Friday, October 05, 2012

Medallions of chicken breast marinated in tandoori spices with grilled shitake, chantrelle, crimini mushrooms and grilled onion rings.

Serves 2
For the chicken:
2 small chicken breasts (or one very large) sliced into 6 equal size medallions about 1cm thick
2 teaspoons tandoori spice
2 teaspoon light olive oil
Salt and pepper
Mix the oil with the spices and let sit for at least 15 minutes then grill.
For the mushroom mixture:
1.5 cups of sliced fresh mixed wild mushrooms seasoned with salt and pepper.

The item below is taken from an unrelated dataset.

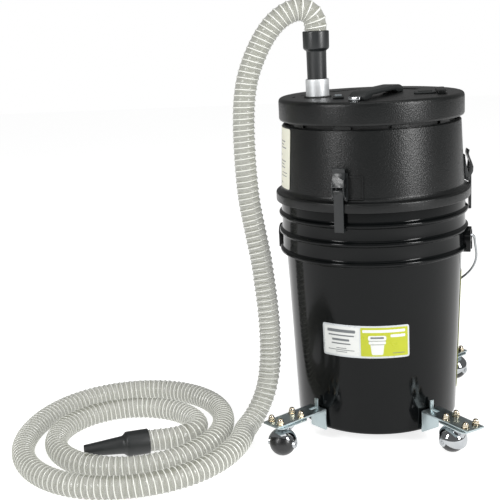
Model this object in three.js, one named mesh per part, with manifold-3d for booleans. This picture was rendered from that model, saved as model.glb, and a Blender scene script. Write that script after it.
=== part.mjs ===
// Portable dust collector: a motor head clamped on a filter pail, four ball casters, and a suction hose.
// Millimetres, +Z up. The origin is on the floor, on the pail's axis. The front faces -Y.

import * as THREE from 'three';
import { mergeVertices } from 'three/addons/utils/BufferGeometryUtils.js';
import Module from 'manifold-3d';

const wasm = await Module();
wasm.setup();

// ---- driving dimensions ----
const GAP = 0.3; // between touching pieces
const ROUND = 40; // facets round the big shells

const PAIL_BASE_Z = 17.7;
const PAIL_BASE_R = 131.4;
const PAIL_SLOPE = 0.0397; // wall radius gained per mm of height
const PAIL_WALL = 2.5;
const PAIL_RIM_Z = 386;
const RING_Z = [297.3, 328.4, 357.1]; // undersides of the three stiffening rings
const RING_R = 152.6;
const COLLAR_R = 147.8; // between the rings

const FLANGE_R = 156;
const FLANGE_Z = [380.2, 395.3];
const HEAD_R = [146.5, 141.8]; // at the flange, at the top
const HEAD_TOP_Z = 501.5;
const HEAD_WALL = 3.5;
const DECK_Z = [390, 394]; // floor of the motor head

const LID_R = 146.8;
const LID_Z = [507.9, 543.6];
const LID_EDGE = 7; // radius of the rounded top edge
const NECK_R = 137.4; // the lid's spigot, inside the head
const EXHAUST_WINDOWS = 10;
const WINDOW_WIDTH = 60;
const TOP = LID_Z[1]; // the lid's flat top

const INLET = [-82.5, -26]; // axis of the suction inlet
const INLET_TOP_Z = 572;
const MOTOR = [20, 6]; // axis of the motor and the filter
const FAN_Z = [396.8, 432];
const FILTER_Z = [160, 380];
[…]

2 teaspoons of Austrian dark pumpkin seed oil.
1 teaspoons of truffle vinegar.
1 teaspoon of balsamic reduction.
Grill mushrooms and toss in the dressing and reserve.
Onion Mixture:
1 medium onion cut into 5mm rings and add the rings to the chicken marinade before grilling.
Place one chicken medallion in the middle of a plate and top with ¼ of the grilled mushroom mixture. Add another chicken medallion and top with another ¼ of the mushroom mixture. Add one more chicken medallion and top with the grilled onions.
Drizzle with remainder of the mushroom marinade and serve.